Construction of multifunctionally integrated catalyst via a self-assembly strategy for efficient CO2 cycloaddition

A series of novel imidazolium-based cationic metal complexes ([EIMBr-COO] n M, n = 1, 2, 3, 4 and M = Mg 2+ , Al 3+ , Ca 2+ , Ti 4+ , V 2+ , Cr 3+ , Mn 2+ , Fe 2+ , Co 2+ , Ni 2+ , Cu 2+ , Zr 4+ , Ag 1+ , Sb 3+ , Pb 2+ , La 3+ and Ce 3+ ) were successfully constructed through coordination-driven self-assembly by an efficient one-step grinding strategy. This self-assembly process occurs when hydroxyl oxygen atoms from [ECOOHIM]Br ligand donate electron pairs to empty orbitals in the metal ions, resulting in the formation of stable complexes.
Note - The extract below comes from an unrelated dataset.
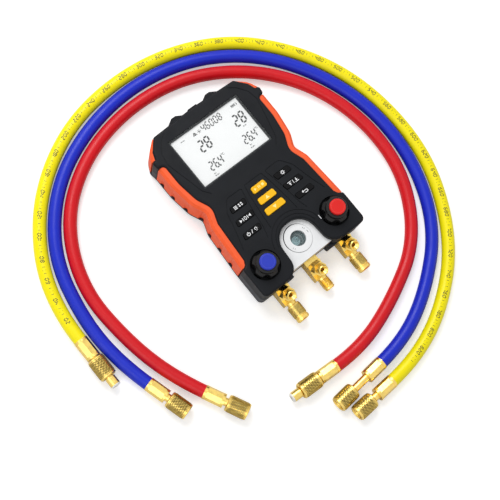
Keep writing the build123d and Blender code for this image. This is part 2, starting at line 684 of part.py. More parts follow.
def rear_case():
    """Lower black shell: floor, battery bay, hanger recess."""
    lower = slab(mirrored(envelope_right()), 0, GRIP_Z)
    rim = [e for e in lower.edges() if e.bounding_box().max.Z < 0.01]
    lower = fillet(rim, BELLY_ROUND)
    shell = lower + slab(shell_outline(with_notch=False), GRIP_Z, SPLIT_HEIGHT)
    shell += top_humps(SPLIT_HEIGHT - HUMP_DROP, SPLIT_HEIGHT)
    above = SPLIT_HEIGHT + PAST
    shell -= slab(mirrored(envelope_right()), FLOOR, above, CAVITY_INSET)
    front_y = MANIFOLD_FRONT_Y - SEAM
    half = MANIFOLD_HALF_WIDTH + SEAM
    shell -= block((-half, half), (front_y, MANIFOLD_BACK_Y + SEAM), (FLOOR, above))
    shell -= block((-THROAT_HALF_WIDTH, THROAT_HALF_WIDTH), (-PAST, front_y), (-PAST, above))
    for x in PORT_XS:
        notch_half = PORT_HALF_WIDTH + SEAM
        shell -= block((x - notch_half, x + notch_half), (-PAST, front_y + PAST), (FLOOR, above))
    shell = add_battery_bay(shell)
    shell = add_hanger_recess(shell)
    for x, y in case_screw_places():
        shell += post(x, y, FLOOR, SPLIT_HEIGHT, BOSS_RADIUS)
    head_top = SCREW_HEAD_LOW + SCREW_HEAD_HEIGHT
    for x, y in case_screw_places() + manifold_screw_places():
        shell -= post(x, y, -PAST, above, SCREW_HOLE_RADIUS)
        shell -= post(x, y, -PAST, head_top, SCREW_HEAD_HOLE_RADIUS)
    shell += post(0, DOOR_SCREW_Y, FLOOR, DOOR_SCREW_TOP + BAY_WALL, BOSS_RADIUS)
    shell -= post(0, DOOR_SCREW_Y, -PAST, DOOR_SCREW_TOP, SCREW_BITE_RADIUS)
    return shell


def case_screw_places():
    """Four screws that join the shells."""
    return [(side * x, y) for x, y in (LOWER_SCREW, UPPER_SCREW) for side in SIDES]


def add_battery_bay(shell):
    """Walled bay that opens through the floor, with a rebate for the door."""
    half = BAY_HALF_WIDTH
    wall = BAY_WALL
    top = CELL_Z + CELL_RADIUS
    walls_y = (BAY_START_Y - wall, BAY_END_Y + wall)
    shell += block((-half - wall, half + wall), walls_y, (FLOOR, top))
    shell -= block((-half, half), (BAY_START_Y, BAY_END_Y), (-PAST, top + PAST))
    shell -= door_shape(SEAM / 2, -PAST)
    return shell


def door_shape(grow, low):
    """The door or, grown by its clearance, its rebate."""
    half = BAY_HALF_WIDTH + DOOR_LIP + grow
    start_y = BAY_START_Y - DOOR_LIP - grow
    end_y = BAY_END_Y + DOOR_LIP + grow
    plate = block((-half, half), (start_y, end_y), (low, DOOR_THICKNESS))
    tab_half = DOOR_TAB_HALF_WIDTH + grow
    return plate + block((-tab_half, tab_half), (BAY_END_Y, end_y + DOOR_TAB), (low, DOOR_THICKNESS))


def add_hanger_recess(shell):
    """Open-ended trough for the hanging hook, closed towards the inside of the case."""
    half = HOOK_WIDTH / 2 + SEAM
    start_y = HOOK_PIN_Y - HOOK_LENGTH - 1
    wall = HOOK_RECESS_WALL
    walls_y = (start_y - wall, CASE_LENGTH - wall - 1)
    shell += block((-half - wall, half + wall), walls_y, (FLOOR / 2, HOOK_RECESS_DEPTH + wall))
    shell -= block((-half, half), (start_y, CASE_LENGTH + PAST), (-PAST, HOOK_RECESS_DEPTH))
    pin_hole = Cylinder(HOOK_PIN_RADIUS + PRESS_GAP, 2 * (half + HOOK_PIN_SEAT))
    shell -= Pos(0, HOOK_PIN_Y, HOOK_PIN_Z) * Rot(0, 90, 0) * pin_hole
    return shell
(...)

Notably, the prepared [EIMBr-COO] 2 Zn catalyst displayed excellent catalytic activity in the cycloaddition reaction of propylene oxide (PO) and CO 2 , and the propylene carbonate (PC) yield reached 83.55% with a TOF of 1461 h −1 within only 10 min. The synergistic effects of Zn 2+ centers (Lewis acid), imidazolinium groups (Lewis base) and Br - ions (nucleophilic site) in [EIMBr-COO] 2 Zn contributed the excellent catalytic performance. Meanwhile, the formation of a chemical bond (Zn-O) through the coordination-driven self-assembly strategy guarantees its stability. Moreover, a rational dual-activation mechanism of Lewis acid and Br - centers was proposed based on density functional theory calculations (DFT) to explain the acceleration mechanism of the rate-determining step. Besides, [EIMBr-COO] 2 Zn showed a wide range of catalytic universality in cycloaddition reactions and satisfactory stability. Therefore, this study is expected to present theoretical and practical support for the design and synthesis methodology of multifunction catalysts for CO 2 cycloaddition.